R. W. Beck Inc.
Locational Marginal Pricing (LMP) is a methodology for pricing electricity and managing transmission congestion that has been used by PJM and NY-ISO, and is likely to be adopted across the U.S. by Regional Transmission Organizations (RTOs) such as MISO and CAL-ISO and SeTrans.
This month EL&P invited R.W. Beck to provide answers to commonly asked questions about LMP.
What is Locational Marginal Pricing?
Locational Marginal Pricing is based on the cost of supplying the next megawatt of load at a specific location or node. It takes into account bid prices for generation, the flow of power within the transmission system and power transfer constraints.
What is transmission congestion?
Transmission congestion is a restriction on the flow of power across a transmission system; this power flow, if not restricted, would cause one or more branches within the system to exceed certain technical limits (thermal, voltage, stability or short circuit) under certain conditions.
What is a nodal price in an LMP system?
A nodal price in an LMP system is the incremental increase in total system cost associated with supplying the next increment of load at a specific location or bus. In a constrained system, the next increment of load at a given bus is typically supplied by adjusting the output of more than one generator, each contributing to the load in a ratio dictated by the physical attributes of each system and the location of the bus relative to other elements in the system. Typically, the output of some generators must be decreased when the output of other generators is increased, to prevent the flow on constrained lines from exceeding the constraint.
How is LMP used to manage congestion?
When there is no transmission congestion on an electric system, the cost of serving the next increment of load at any location within the system is the bid price of the next unit in the order of economic dispatch. If there is congestion, the next least-cost generator in the system cannot serve incremental loads at certain locations. As a result, system generation cannot follow economic merit order, and prices at various locations within the system diverge. Generators pay the nodal price and loads pay the nodal price, with the difference being the congestion charge. Owners of firm transmission rights or congestion revenue rights, get a credit equal to the congestion charge which can be used as a financial hedge. Load-serving entities that do not have firm transmission rights must either purchase firm transmission rights or pay the congestion charge. Transactions that cause the most congestion pay the highest price. Therefore, there are incentives to make the most efficient use of the system.
Why are nodal prices in a transmission-constrained system often different throughout a zone?
In a transmission-constrained system, the relative contribution of the generators that serve an increment of load at a bus is dependent on the location of the bus with respect to the generators and other elements in the system. Since the sources of generation and the relative proportion of each generator’s contribution to an incremental load can be different at each location, the price of supplying the next increment of load at each node can also be different.

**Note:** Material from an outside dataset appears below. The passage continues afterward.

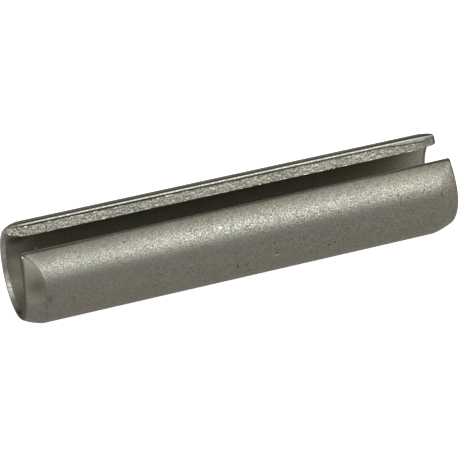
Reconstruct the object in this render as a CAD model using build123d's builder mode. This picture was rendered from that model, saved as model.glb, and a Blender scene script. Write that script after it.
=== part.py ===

What is nodal vs. hub basis risk?
Most market activity in the U.S. electricity market takes place at trading hubs representing the average prices in certain regions or zones of the electricity market (e.g., COB, Palo Verde, Cinergy, Entergy, etc.), whereas power may be supplied to the grid and loads may be served from the grid at diverse locations within these zones. The nodal price at a particular bus located in a zone such as Entergy may be quite different than the Entergy zone hub price at certain times due to intrazonal transmission congestion. This differential in nodal prices between the trading hub and individual nodes is referred to as “nodal-to-hub basis” differential. It creates a risk that must be considered and taken into account when planning to serve loads or sell generation output at a specific location. For example, the cost of serving a load at a specific node may be higher and more volatile than the electricity price at the nearest hub may indicate. Similarly, failure to recognize nodal-to-hub basis risk may result in over-stating the expected dispatch and associated revenues for a proposed project.
What is the difference between a LMP and a zonal price representation of a power system?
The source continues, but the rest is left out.